About Inclusive Growth Network:

  • The Inclusive Growth Network is an incubator for new ideas and policies that will help deliver change for local communities.
  • Hosted by the Centre for Progressive Policy, funded by the Joseph Rowntree Foundation and supported by partners Metro Dynamics and the RSA, the network connects 12 member areas with a package of support designed to advance their ambitions for their places.

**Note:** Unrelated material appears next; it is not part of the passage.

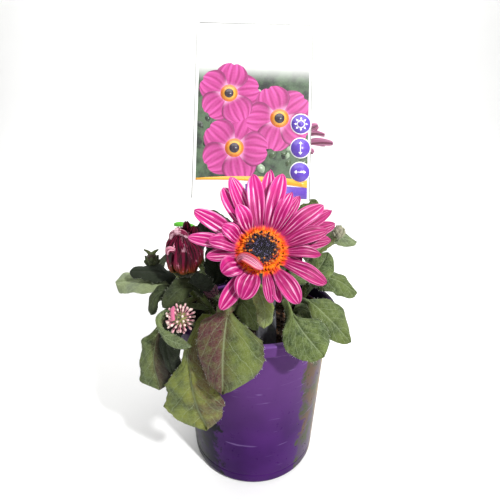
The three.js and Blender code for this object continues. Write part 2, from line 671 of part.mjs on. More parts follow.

  • Political leaders of the Inclusive Growth Network include:
    • Cllr Mal O’Hara, Belfast City Council
    • Mayor Marvin Rees, Bristol City Council
    • Cllr Huw Thomas, Cardiff City Council
    • Cllr Susan Aitken, Glasgow City Council
    • Mayor Andy Burnham, Greater Manchester Combined Authority
    • Cllr James Lewis, Leeds City Council
    • Mayor Steve Rotheram, Liverpool City Region Combined Authority
    • Cllr Darren Rodwell, London Borough of Barking & Dagenham Council
    • Cllr Joe Cullinane, North Ayrshire Council
    • Mayor Jamie Driscoll, North of Tyne Combined Authority
    • Mayor Dan Jarvis, Sheffield City Region Combined Authority
    • Mayor Andy Street, West Midlands Combined Authority

[1] Of the 74 high risk local authorities, 97 different parliamentary constituencies are represented, with 69 having Conservative MPs. CPP has matched local authorities with parliamentary constituencies. LA boundaries do not perfectly align with constituency boundaries and in some cases different LAs share the same constituencies. We've accounted for this to avoid double counting.